◆ EXERCISE
Tally all lines containing the word "that". Give the number alone.

=====

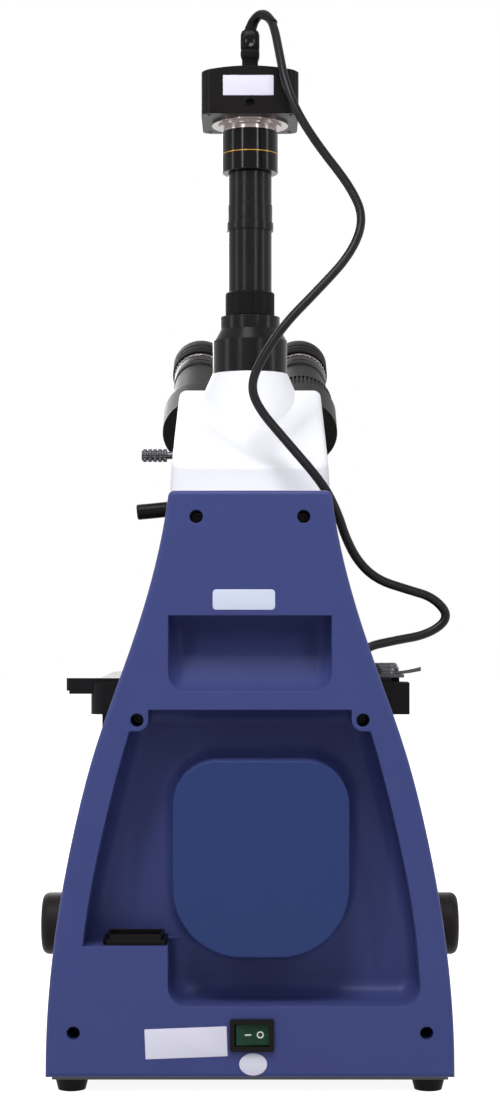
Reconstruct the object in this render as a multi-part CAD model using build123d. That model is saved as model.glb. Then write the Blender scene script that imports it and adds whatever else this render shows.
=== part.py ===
from build123d import *
from math import acos, asin, cos, degrees, hypot, pi, radians, sin, sqrt, tan
import os

# Trinocular bench microscope with a camera on its phototube.
# Millimetres. +Z is up and z = 0 is the table. The optical axis is the line
# x = 0, y = 0. The user sits on the -Y side, so +X is at the user's right,
# and the back panel faces +Y.

# Clearances.
slip = 0.05              # between faces that slide on each other
running = 0.06           # radial clearance round a shaft that turns
free = 0.3               # between pieces that only pass each other

# Stand.
half_depth = 133.0       # optical axis to the panel's outer face
foot_height = 6.8
plate_thickness = 1.4    # sheet-steel plate that closes the underside
base_top = 44.0          # height of the base's flat top
nose_height = 30.0       # height of the base's front edge
slope_run = 46.0         # how far back from the nose the top slopes up
base_half_width = 92.0
nose_half_width = 66.0
straight_front = 42.0    # the base's sides are parallel back from here
base_corner = 16.0
casting_wall = 4.0
panel_deep = 33.0        # thickness of the back panel
slab_depth = 12.0        # thickness of the arm's wide back slab
panel_drop = 1.2         # the panel's top lies this far below the arm's
casing_lip = 1.2         # the white casting shows this much round the panel
panel_edge = 2.2         # rounding round the panel's outer face
panel_corner = 3.0       # radius of the panel's two top corners
arm_deep = 26.0          # height of the beam over the nosepiece
arm_half_width = 36.0
arm_gusset = 24.0        # radius of the web under the arm
light_bore = 11.0

# The panel's flank: (share of its height, half width), from the foot up.
panel_flank = (
    (0.0, 97.2), (0.208, 93.8), (0.392, 85.3), (0.555, 73.9),
    (0.718, 58.1), (0.8, 50.6), (0.9, 43.3), (1.0, 38.6),
)
# The cord channel's flank, in the same form, from the ledge up.
well_flank = ((0.0, 79.4), (0.2, 76.3), (0.538, 68.4), (0.9, 57.6), (1.0, 54.0))

# Back panel. A drop is a height below the arm's top.
screw_hole = 6.3
screw_shank = 4.0
screw_head = 5.8
screw_seat = 6.0         # height of a screw's seat above the arm's slab
screw_grip = 8.0         # thread in the arm
top_screw_x, top_screw_drop = 25.5, 13.6
lug_x, lug_drop, lug_radius = 53.6, 110.2, 5.3
low_screw_x, low_screw_z = 83.8, 29.4
grip_half, grip_drop, grip_high, grip_depth = 38.8, 60.5, 35.8, 23.0
grip_corner = 8.5
grip_sweep = 7.0         # rounding between the grip's sides and its floor
panel_wall = 3.0         # what is left behind the cord channel
well_drop = 105.3
well_sweep = 8.0         # rounding between the channel's walls and its floor
ledge_z = 70.5
ledge_end = 39.0         # the ledge stops here, and the well goes on down
well_foot, well_foot_half = 42.2, 81.5
well_corner = 9.0
boss_left, boss_right = -47.2, 36.7
boss_drop, boss_foot = 129.4, 65.1
boss_top_corner, boss_foot_corner = 21.0, 33.0
boss_sweep = 7.0         # rounding at the boss's root
boss_edge = 0.8          # rounding round its face

# Mains inlet, rocker switch, feet.
inlet_x, inlet_setback = 54.8, 15.0
inlet_flange_x, inlet_flange_y, inlet_flange_z = 30.6, 22.0, 2.6
inlet_body_x, inlet_body_y, inlet_body_z = 27.0, 19.4, 21.0
inlet_rim = 2.2          # raised rim round the socket
socket_x, socket_y, socket_depth = 24.2, 16.4, 16.0
pin_thick, pin_wide, pin_long = 2.0, 4.0, 11.2
pin_pitch, pin_offset = 7.0, 2.0
pin_root = 6.0           # how deep a pin stands in the inlet's body
switch_x, switch_z = -0.9, 28.6
bezel_wide, bezel_high, bezel_proud = 21.0, 15.2, 2.0
bezel_rim = 2.3
switch_body_depth = 17.0
rocker_tilt = 6.0
rocker_swing = 12.0
foot_top, foot_tip = 8.4, 6.6
rear_foot_x, rear_foot_in = 85.6, 15.0
front_foot_x, front_foot_in = 50.0, 23.0

# Light in the base.
collar_radius, collar_height = 31.0, 18.0
field_radius, field_thick = 22.0, 4.0
lamp_radius, lamp_height = 24.0, 26.0
board_x, board_thick, board_gap = 96.0, 12.0, 12.0
board_stand = 4.0
dial_radius, dial_thick, dial_shaft = 12.0, 9.0, 3.0
dial_y, dial_z = -12.0, 28.0

# Focus drive.
tooth_module = 0.8
pressure_angle = 20.0
pinion_teeth = 16
focus_y, focus_z = 60.0, 71.0
cheek_out, cheek_in = 64.0, 24.0
cheek_radius = 14.0
hip_half_width, hip_drop = 34.0, 45.0    # the drop is below the stage's top
hip_front = 58.0
shaft_radius = 4.2
fine_shaft_radius = 2.4
coarse_radius, coarse_in, coarse_out = 24.0, 67.0, 89.6
fine_radius, fine_in, fine_out = 15.6, 90.0, 105.0
knob_round = 3.6
guide_half_width, guide_rise = 24.0, 17.0    # the rise is over the pinion's axis
tongue_half, tongue_depth, tongue_spread = 11.0, 7.0, 2.5
slide_half_width, slide_front = 21.0, 42.0
slide_rise = 21.0
focus_teeth_down, focus_teeth_up = 4, 20
lift_down = 20.0         # travel of the stage below its rest height
rack_half_width, rack_back = 3.4, 3.4

# Mechanical stage. A drop here is a height below the stage's top.
stage_top = 195.0
plate_past_drive = 14.6  # the plate's side, past the drive's axis
plate_front, plate_rear, plate_thick = 72.0, 44.0, 8.0
plate_corner = 7.0
carrier_front, carrier_rear, carrier_thick = 60.0, 62.0, 7.0
runner_x, runner_half, runner_height, runner_spread = 34.0, 6.0, 2.6, 1.2
runner_rear = 25.0       # the runners end clear of the cross bar's guide
window_half, window_front, window_rear = 20.0, 34.0, 35.0
window_corner = 6.0
port_radius = 23.0
bracket_thick, bracket_half_x, bracket_front = 11.0, 38.0, 22.0
bracket_bore = 27.0
rear_block_half, rear_block_depth, rear_block_drop = 15.0, 10.0, 77.0
housing_half_x, housing_wall, housing_drop = 81.0, 3.0, 18.0
housing_step = 1.8       # the guide's top lies this far below the stage's
housing_block = 23.0     # length of the guide's deep end blocks
bar_left, bar_past = -72.0, 12.5         # the bar runs this far past the guide
bar_depth, bar_height, bar_proud = 6.0, 6.4, 0.3
bar_lip, bar_lip_in = 1.6, 1.5           # thin rib under the bar, set in at its end
x_rack_back = 2.4
drive_in, drive_y = 18.6, 44.0          # in from the guide's end, and back
drive_teeth = 14
y_teeth_rear, y_teeth_front = 6, 10
x_teeth_right, x_teeth_left = 11, 16
drive_gear_high = 2.0
y_gear_high = 4.5
hanger_thick = 8.0
y_knob_radius, y_knob_high = 14.6, 17.0
x_knob_radius, x_knob_high = 10.5, 20.0
knob_gap = 1.0
x_shaft_radius, sleeve_radius = 2.0, 3.6
holder_thick = 1.6
slide_half_x, slide_half_y, slide_thick = 38.0, 13.0, 1.2
jaw_wide, jaw_reach = 8.0, 21.0
holder_deep, holder_left = 11.0, 79.0
tail_half, pivot_in, pivot_y = 24.0, 11.0, 40.0
pivot_radius, cap_radius, cap_high = 2.0, 9.0, 4.2
cap_step = 0.7           # the cap's upper part is this much smaller
lever_reach, lever_wide = 20.0, 5.0
finger_thick, finger_wide = 1.6, 7.0
tip_x, tip_y, tip_wide = -38.0, -2.0, 5.0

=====

◆ RESULT OF THE EXERCISE
5